The second agreement was signed with the RATEN Institute, which is developing the ALFRED (Advanced Lead-cooled Fast Reactor European Demonstrator) project, an industrial initiative whose objective is to build a fourth-generation European demonstrator of a small modular lead-cooled reactor (SMR) in Romania. Coupled with the expertise acquired at SCK CEN in the MYRRHA project, this project increases the number of European countries that are taking SMR-LFR technology to an industrial scale. The two institutes are committing to exchanging their technological knowledge and future developments to accelerate the deployment of an industrial demonstrator.

SCK CEN - Jaarverslag Highlights (2022)

MYRRHA is the world's first accelerator-driven research reactor and was designed to provide guaranteed knowledge and expertise in the fields of nuclear safety and nuclear materials research for fission and fusion. It is within this infrastructure that innovative medical radioisotopes will be produced for both the diagnosis and treatment of certain cancers. But MYRRHA is also a research project that will show that it is possible to reduce the toxicity and volume of high-level nuclear waste through the transmutation process, further optimising geological disposal.

This collaboration between Belgium and Romania is a sign of a desire to maintain leadership in fundamental and applied nuclear research in Europe, from physics to biology, from nuclear science to life sciences, from medical isotopes to the processing of nuclear waste and the advent of nuclear energy technology for the future beyond the sole production of electricity.

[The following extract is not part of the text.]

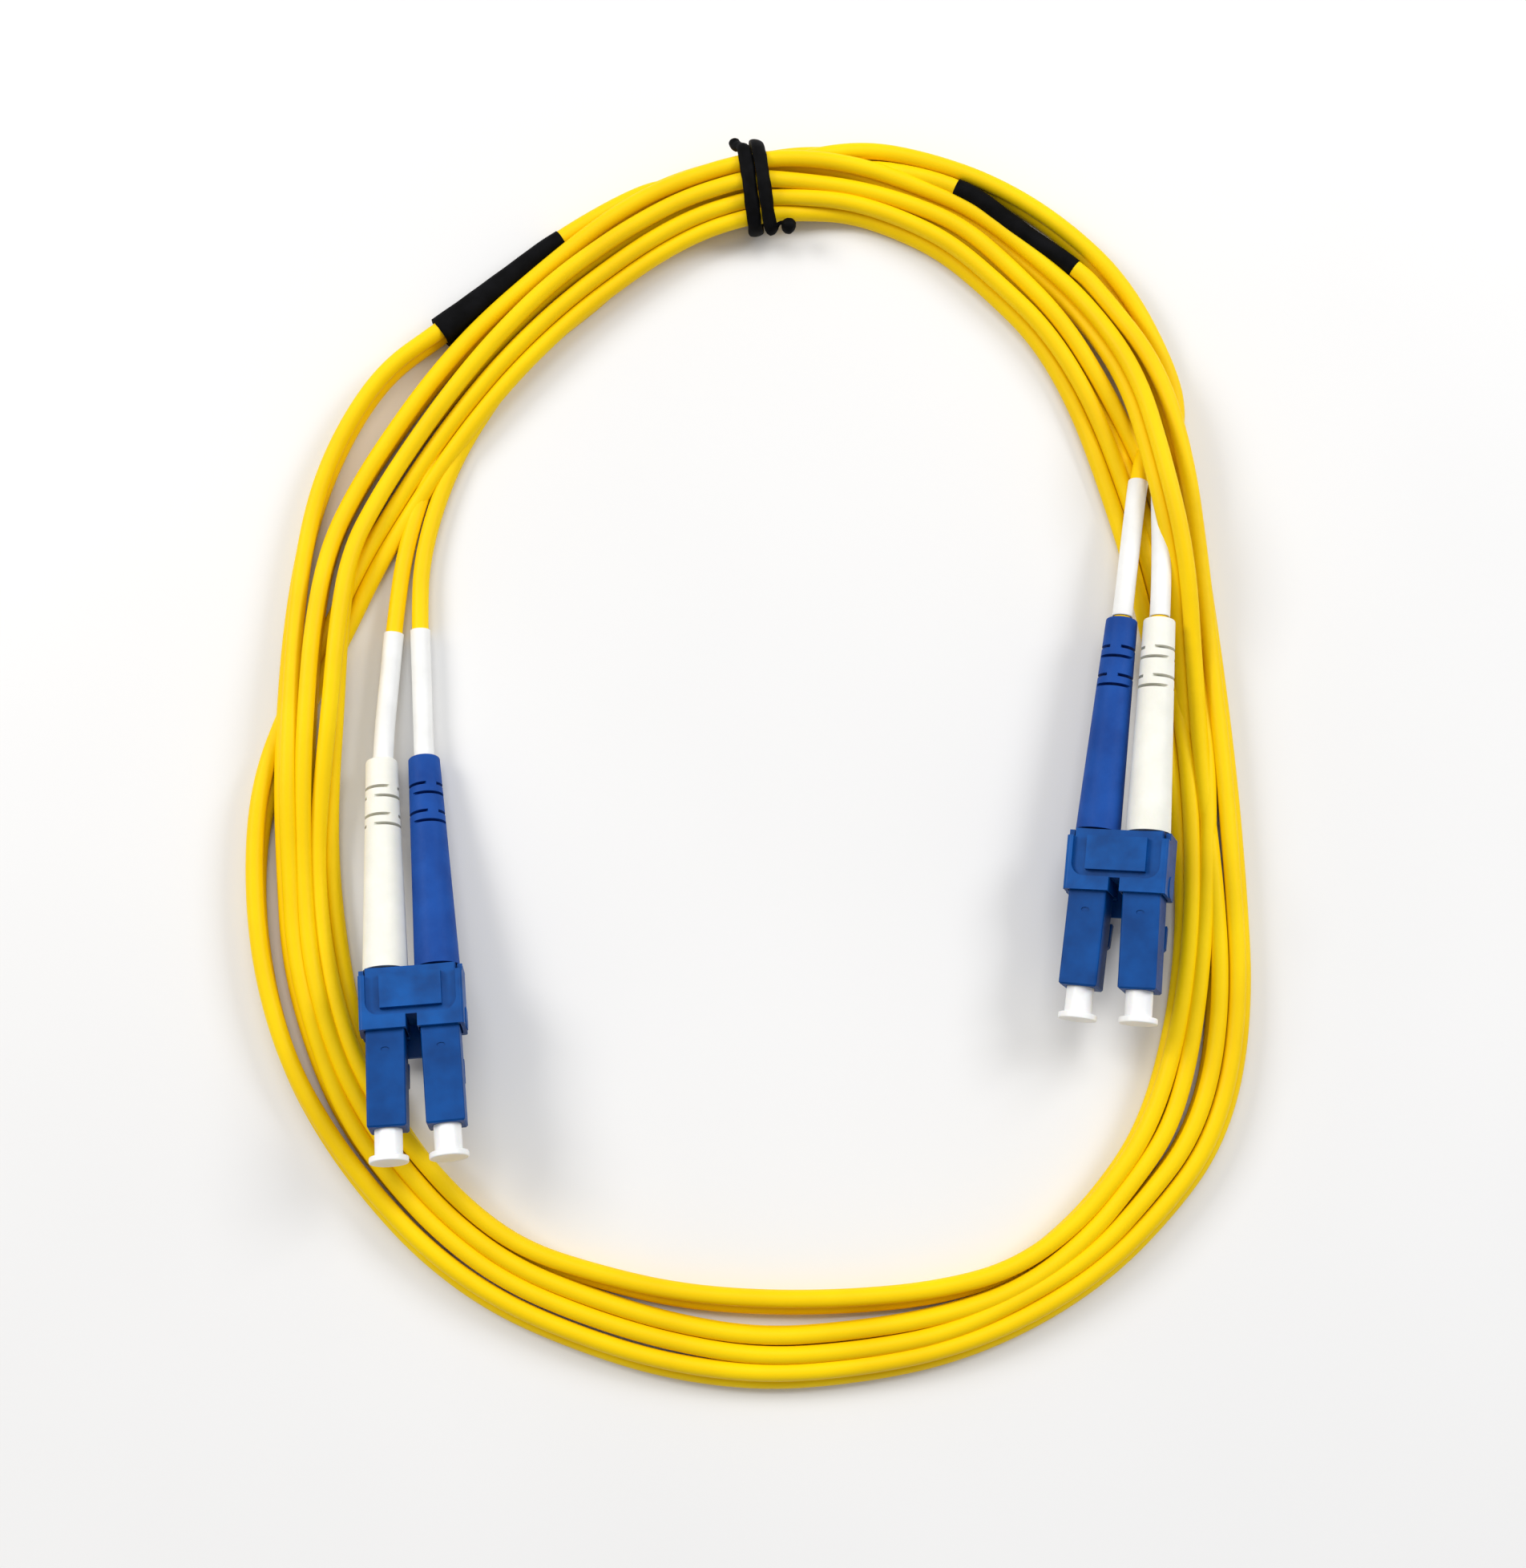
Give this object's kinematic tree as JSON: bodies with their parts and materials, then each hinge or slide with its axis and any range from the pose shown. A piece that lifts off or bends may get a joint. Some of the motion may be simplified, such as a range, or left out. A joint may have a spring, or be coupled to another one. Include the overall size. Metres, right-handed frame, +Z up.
{
  "type": "fiber optic patch cord",
  "caption": "Duplex fibre patch cord in a tied loose coil, with LC plugs, flexible boots, duplex clips, press triggers and pull-off dust caps.",
  "frame": {"origin": "on the surface that the cord lies on, under the middle of the box round the two connectors (the free cord left out)", "axes": "+Z up from the surface; +Y towards the twist tie at the far end of the coil, away from the plug noses; +X from end A to end B"},
  "size_m": [0.1221, 0.156, 0.0136],
  "materials": {
    "jacket_yellow": "satin PVC cable jacket",
    "shrink_black": "matt heat-shrink",
    "tie_black": "soft plastic-coated wire",
    "label_white": "satin heat-shrink",
    "boot_blue": "matt moulded elastomer",
    "boot_white": "matt moulded elastomer",
    "plug_blue": "semi-gloss moulded plastic",
    "clip_blue": "semi-gloss moulded plastic",
    "cap_white": "translucent white polyethylene",
    "ceramic": "polished white zirconia",
    "nickel": "nickel-plated brass",
    "spring_steel": "drawn stainless wire",
    "fibre_white": "tight buffer, 0.9 mm"
  },
  "bodies": {
    "root": {"end_a_duplex_clip": "clip_blue", "end_a_split_sleeve": "shrink_black", "end_a_white_plug_housing": "plug_blue", "end_a_white_rear_body": "plug_blue", "end_a_white_crimp_ring": "nickel", "end_a_white_boot": "boot_white", "end_a_white_leg": "jacket_yellow", "end_a_white_label_sleeve": "label_white", "end_a_white_ferrule_spring": "spring_steel", "end_a_blue_plug_housing": "plug_blue", "end_a_blue_rear_body": "plug_blue", "end_a_blue_crimp_ring": "nickel", "end_a_blue_boot": "boot_blue", "end_a_blue_leg": "jacket_yellow", "end_a_blue_label_sleeve": "label_white", "end_a_blue_ferrule_spring": "spring_steel", "end_b_duplex_clip": "clip_blue", "end_b_split_sleeve": "shrink_black", "end_b_blue_plug_housing": "plug_blue", "end_b_blue_rear_body": "plug_blue", "end_b_blue_crimp_ring": "nickel", "end_b_blue_boot": "boot_blue", "end_b_blue_leg": "jacket_yellow", "end_b_blue_label_sleeve": "label_white", "end_b_blue_ferrule_spring": "spring_steel", "end_b_white_plug_housing": "plug_blue", "end_b_white_rear_body": "plug_blue", "end_b_white_crimp_ring": "nickel", "end_b_white_boot": "boot_white", "end_b_white_leg": "jacket_yellow", "end_b_white_label_sleeve": "label_white", "end_b_white_ferrule_spring": "spring_steel", "cord_coil": "jacket_yellow", "twist_tie": "tie_black"},
    "end_a_trigger": {"end_a_trigger": "clip_blue"},
    "end_a_white_ferrule": {"end_a_white_ferrule": "ceramic", "end_a_white_ferrule_flange": "nickel", "end_a_white_buffered_fibre": "fibre_white"},
    "end_a_white_latch": {"end_a_white_latch_arm": "plug_blue"},
    "end_a_white_cap": {"end_a_white_dust_cap": "cap_white"},
    "end_a_blue_ferrule": {"end_a_blue_ferrule": "ceramic", "end_a_blue_ferrule_flange": "nickel", "end_a_blue_buffered_fibre": "fibre_white"},
    "end_a_blue_latch": {"end_a_blue_latch_arm": "plug_blue"},
    "end_a_blue_cap": {"end_a_blue_dust_cap": "cap_white"},
    "end_b_trigger": {"end_b_trigger": "clip_blue"},
    "end_b_blue_ferrule": {"end_b_blue_ferrule": "ceramic", "end_b_blue_ferrule_flange": "nickel", "end_b_blue_buffered_fibre": "fibre_white"},
    "end_b_blue_latch": {"end_b_blue_latch_arm": "plug_blue"},
    "end_b_blue_cap": {"end_b_blue_dust_cap": "cap_white"},
    "end_b_white_ferrule": {"end_b_white_ferrule": "ceramic", "end_b_white_ferrule_flange": "nickel", "end_b_white_buffered_fibre": "fibre_white"},
    "end_b_white_latch": {"end_b_white_latch_arm": "plug_blue"},
    "end_b_white_cap": {"end_b_white_dust_cap": "cap_white"}
  },
  "joints": [
    {"name": "end_a_trigger_press", "type": "hinge", "parent": "root", "child": "end_a_trigger", "pos_m": [-0.04249, -0.01235, 0.00333], "axis": [-0.994, -0.0847, 0.0686], "range_deg": [0, 7], "stiffness_Nm_per_rad": 0.03, "springref_deg": -5.73},
    {"name": "end_a_white_ferrule_float", "type": "slide", "parent": "root", "child": "end_a_white_ferrule", "axis": [-0.0786, 0.9799, -0.1834], "range_m": [0, 0.0008], "stiffness_N_per_m": 600, "springref_m": -0.0015, "deforming": ["end_a_white_ferrule_spring"]},
    {"name": "end_a_white_latch_flex", "type": "hinge", "parent": "root", "child": "end_a_white_latch", "pos_m": [-0.04425, -0.02786, 0.00766], "axis": [0.9956, 0.0676, -0.0654], "range_deg": [0, 6.1]},
    {"name": "end_a_white_cap_pull", "type": "slide", "parent": "root", "child": "end_a_white_cap", "axis": [0.0786, -0.9799, 0.1834], "range_m": [0, 0.009]},
    {"name": "end_a_blue_ferrule_float", "type": "slide", "parent": "root", "child": "end_a_blue_ferrule", "axis": [-0.1133, 0.9769, -0.181], "range_m": [0, 0.0008], "stiffness_N_per_m": 600, "springref_m": -0.0015, "deforming": ["end_a_blue_ferrule_spring"]},
    {"name": "end_a_blue_latch_flex", "type": "hinge", "parent": "root", "child": "end_a_blue_latch", "pos_m": [-0.03757, -0.0273, 0.0072], "axis": [0.9922, 0.1018, -0.0718], "range_deg": [0, 6.1]},
    {"name": "end_a_blue_cap_pull", "type": "slide", "parent": "root", "child": "end_a_blue_cap", "axis": [0.1133, -0.9769, 0.181], "range_m": [0, 0.009]},
    {"name": "end_b_trigger_press", "type": "hinge", "parent": "root", "child": "end_b_trigger", "pos_m": [0.04387, 0.00451, 0.00324], "axis": [-0.935, 0.0948, -0.3417], "range_deg": [0, 7], "stiffness_Nm_per_rad": 0.03, "springref_deg": -5.73},
    {"name": "end_b_blue_ferrule_float", "type": "slide", "parent": "root", "child": "end_b_blue_ferrule", "axis": [0.141, 0.9894, -0.0347], "range_m": [0, 0.0008], "stiffness_N_per_m": 600, "springref_m": -0.0015, "deforming": ["end_b_blue_ferrule_spring"]},
    {"name": "end_b_blue_latch_flex", "type": "hinge", "parent": "root", "child": "end_b_blue_latch", "pos_m": [0.03837, -0.01073, 0.0039], "axis": [0.9316, -0.1208, 0.3427], "range_deg": [0, 6.1]},
    {"name": "end_b_blue_cap_pull", "type": "slide", "parent": "root", "child": "end_b_blue_cap", "axis": [-0.141, -0.9894, 0.0347], "range_m": [0, 0.009]},
    {"name": "end_b_white_ferrule_float", "type": "slide", "parent": "root", "child": "end_b_white_ferrule", "axis": [0.092, 0.9944, -0.0525], "range_m": [0, 0.0008], "stiffness_N_per_m": 600, "springref_m": -0.0015, "deforming": ["end_b_white_ferrule_spring"]},
    {"name": "end_b_white_latch_flex", "type": "hinge", "parent": "root", "child": "end_b_white_latch", "pos_m": [0.04487, -0.01139, 0.00628], "axis": [0.9377, -0.0688, 0.3404], "range_deg": [0, 6.1]},
    {"name": "end_b_white_cap_pull", "type": "slide", "parent": "root", "child": "end_b_white_cap", "axis": [-0.092, -0.9944, 0.0525], "range_m": [0, 0.009]}
  ],
  "couplings": [
    {"joint": "end_a_white_latch_flex", "follows": "end_a_trigger_press", "ratio": 0.86},
    {"joint": "end_a_blue_latch_flex", "follows": "end_a_trigger_press", "ratio": 0.86},
    {"joint": "end_b_blue_latch_flex", "follows": "end_b_trigger_press", "ratio": 0.86},
    {"joint": "end_b_white_latch_flex", "follows": "end_b_trigger_press", "ratio": 0.86}
  ]
}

Belgium began the construction of MYRRHA in Mol in 2018. To create MYRRHA, Belgium invited the participation of other countries through an international non-profit organisation, MYRRHA AISBL founded in 2021.

"Romanian participation in the MYRRHA project would strengthen Europe's sustainable nuclear energy solution to ensure security of supply and combat climate change. It would maintain a high level of knowledge and expertise in nuclear technology in Europe."

"The skills acquired in Belgium thanks to the development of the MYRRHA project now allow major Belgian players such as SCK CEN, the Federal Agency for Nuclear Control (FANC) and Tractebel Engineering to play a leading role in SMR-LFR."
Hamid Aït Abderrahim, Director General of MYRRHA AISBL

Participation in MYRRHA would allow Romania to reduce the volume and radiotoxicity of its high-level nuclear waste and thus reduce the footprint of its nuclear history. In the meantime, a joint Belgium-Romania task force is evaluating Romania's participation in MYRRHA and Belgium's participation in ALFRED/ELI-NP. The results of this evaluation are expected in spring 2023.